PROMPT –
Please print the full listing exactly.

AVAILABLE DATA –
+++

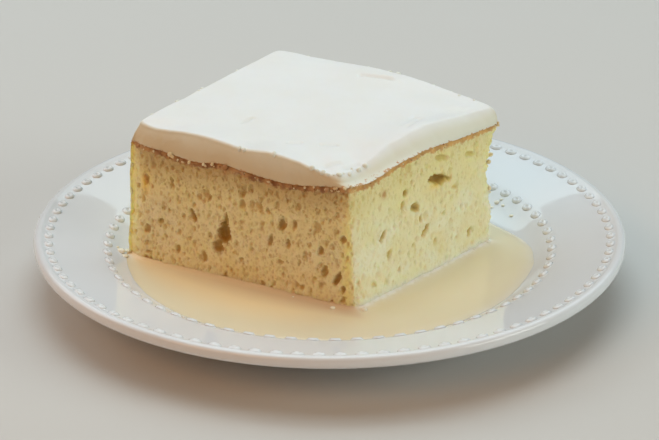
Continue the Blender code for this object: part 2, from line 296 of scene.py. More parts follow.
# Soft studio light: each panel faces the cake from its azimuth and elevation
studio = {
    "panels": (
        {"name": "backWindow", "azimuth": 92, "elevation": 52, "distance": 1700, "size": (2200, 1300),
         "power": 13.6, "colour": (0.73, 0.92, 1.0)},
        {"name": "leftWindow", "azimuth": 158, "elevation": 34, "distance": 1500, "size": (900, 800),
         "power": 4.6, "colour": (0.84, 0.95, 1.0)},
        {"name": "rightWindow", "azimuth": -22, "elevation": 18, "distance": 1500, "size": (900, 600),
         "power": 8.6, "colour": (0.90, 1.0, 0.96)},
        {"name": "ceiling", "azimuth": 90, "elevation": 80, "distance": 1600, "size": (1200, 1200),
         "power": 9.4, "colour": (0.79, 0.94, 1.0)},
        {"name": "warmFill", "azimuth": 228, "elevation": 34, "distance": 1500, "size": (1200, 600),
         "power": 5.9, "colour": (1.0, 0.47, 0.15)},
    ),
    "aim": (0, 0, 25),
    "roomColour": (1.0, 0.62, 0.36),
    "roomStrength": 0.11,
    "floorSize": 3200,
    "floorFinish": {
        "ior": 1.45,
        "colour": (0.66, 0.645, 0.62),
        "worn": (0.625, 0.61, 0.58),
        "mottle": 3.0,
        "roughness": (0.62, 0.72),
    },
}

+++

EXPECTED ANSWER –
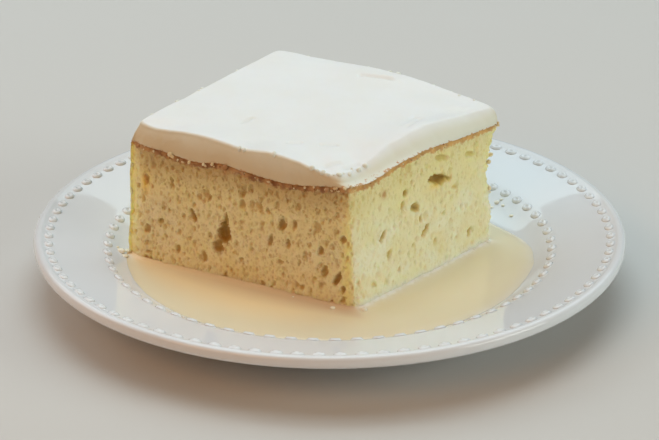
Continue the Blender code for this object: part 2, from line 296 of scene.py. More parts follow.
# Soft studio light: each panel faces the cake from its azimuth and elevation
studio = {
    "panels": (
        {"name": "backWindow", "azimuth": 92, "elevation": 52, "distance": 1700, "size": (2200, 1300),
         "power": 13.6, "colour": (0.73, 0.92, 1.0)},
        {"name": "leftWindow", "azimuth": 158, "elevation": 34, "distance": 1500, "size": (900, 800),
         "power": 4.6, "colour": (0.84, 0.95, 1.0)},
        {"name": "rightWindow", "azimuth": -22, "elevation": 18, "distance": 1500, "size": (900, 600),
         "power": 8.6, "colour": (0.90, 1.0, 0.96)},
        {"name": "ceiling", "azimuth": 90, "elevation": 80, "distance": 1600, "size": (1200, 1200),
         "power": 9.4, "colour": (0.79, 0.94, 1.0)},
        {"name": "warmFill", "azimuth": 228, "elevation": 34, "distance": 1500, "size": (1200, 600),
         "power": 5.9, "colour": (1.0, 0.47, 0.15)},
    ),
    "aim": (0, 0, 25),
    "roomColour": (1.0, 0.62, 0.36),
    "roomStrength": 0.11,
    "floorSize": 3200,
    "floorFinish": {
        "ior": 1.45,
        "colour": (0.66, 0.645, 0.62),
        "worn": (0.625, 0.61, 0.58),
        "mottle": 3.0,
        "roughness": (0.62, 0.72),
    },
}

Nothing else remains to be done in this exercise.